„Lass uns reden“ …über Flächenfraß!

Am Montag, den 09.12.19, fand eine weitere Vortrags- und Gesprächsrunde der Reihe „Lass uns reden“ mit der Grünen Landtagsabgeordneten Eva Lettenbauer statt. Im Hotel Kannenkeller in Lauingen nahm Lettenbauer mit dem Thema „Flächenfraß“ Bezug zum aktuell geplanten Neubauprojekt vor den Toren Lauingens, der Einkaufsmeile Albertus-Park. Christian Zwanziger, ebenfalls Grüner Abgeordneter im Bayerischen Landtag und Sprecher für Landesentwicklung und Tourismus, präsentierte die Entwicklung des Flächenverbrauchs und der Flächenversiegelung in Bayern. Der momentane tägliche Flächenverbrauch in Bayern liegt bei 10ha täglich. Damit geht in unserer Heimat jede Woche eine Fläche von 70 ha verloren, also in etwa zwei durchschnittliche bayerische landwirtschaftliche Betriebe, deren Größe bei rund 35 ha liegt.
Klar wurde dabei schnell, dass das von den Grünen mit initiierte Volksbegehren im Jahr 2018 „Betonflut eindämmen – damit Bayern Heimat bleibt“, einen Nerv in der Gesellschaft traf. An der darin enthaltenen Forderung, eine verbindliche 5-Hektar-Höchstgrenze für den täglichen Flächenverbrauch in Bayern einzuführen, die rund 50.000 Menschen unterstützten, misst sich seither die Landespolitik.
Die Möglichkeit, eine Flächenverbrauchsgrenze von 5 ha täglich einzuführen, sah auch der Bayerische Verfassungsgerichtshof als gegeben, lehnte das Volksbegehren aber letzten Endes aus formalen Gründen ab.

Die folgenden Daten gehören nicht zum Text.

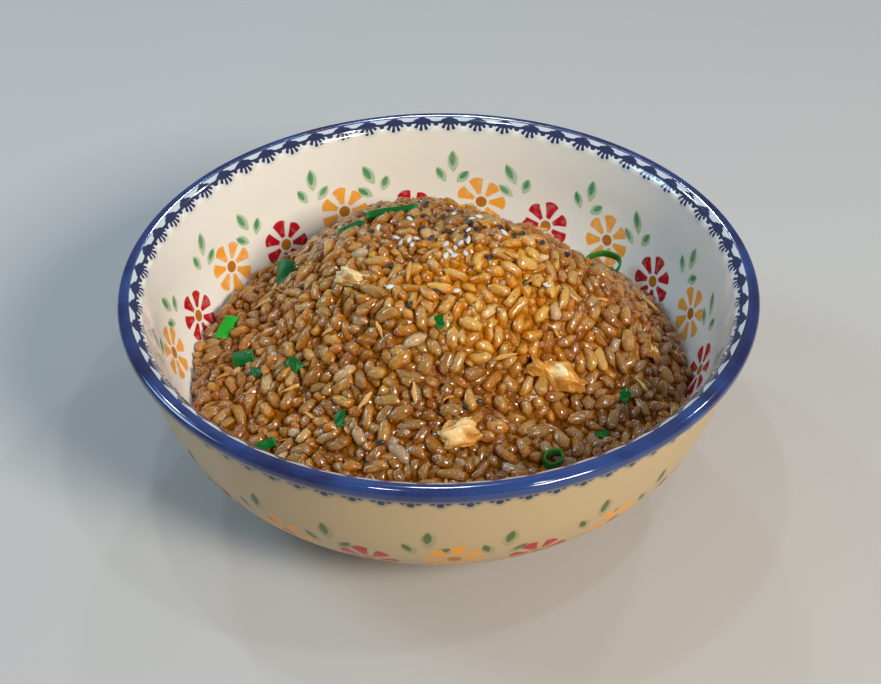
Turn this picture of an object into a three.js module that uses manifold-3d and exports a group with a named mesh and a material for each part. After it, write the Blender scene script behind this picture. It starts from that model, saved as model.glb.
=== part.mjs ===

Hier setzt nun die Grüne Landtagsfraktion an und schlägt mit ihrem Flächenspargesetz ein kluges System vor, das allen Kommunen ein Höchstmaß an Flexibilität für eine ressourcenschonende Bebauungspolitik bietet, aber gleichzeitig einen verlässlichen Rahmen zum Erreichen des Landesziels liefert. Handeln ist daher dringend nötig, betont Christian Zwanziger:
„Ein verbindlicher Rahmen, der den Flächenverbrauch senkt und gleichzeitig wirksame Instrumente und Förderprogramme, die der Innenentwicklung und flächensparenden Planung dienen, sind für mich zwei Seiten derselben Medaille. Nur so können wir das Gesicht unserer schönen Heimat Bayern bewahren.“
Wichtigster Baustein des Flächensparens könnte ein Flächenbudget sein, wie es der Grüne Gesetzesentwurf vorsieht. Demnach wir das landesweite Budget degressiv nach Einwohner*innen – kleine Kommunen erhalten also ein größeres Budget pro Kopf als große – verteilt. Dass der Verteilungsschlüssel kleine Kommunen stärken und das Erreichen von „gleichwertigen Lebensverhältnissen“ in ganz Bayern ermöglichen muss, ist im Gesetzesentwurf ausdrücklich verankert. Kommunen können ihr Budget selbst nutzen, es aber auch ansparen oder übertragen. So könnten kommunale Kooperationen entstehen, die beispielsweise den ungesunden Verdrängungswettbewerb zwischen Städten und Gemeinden um neue, großflächige Gewerbeansiedelungen ersetzen.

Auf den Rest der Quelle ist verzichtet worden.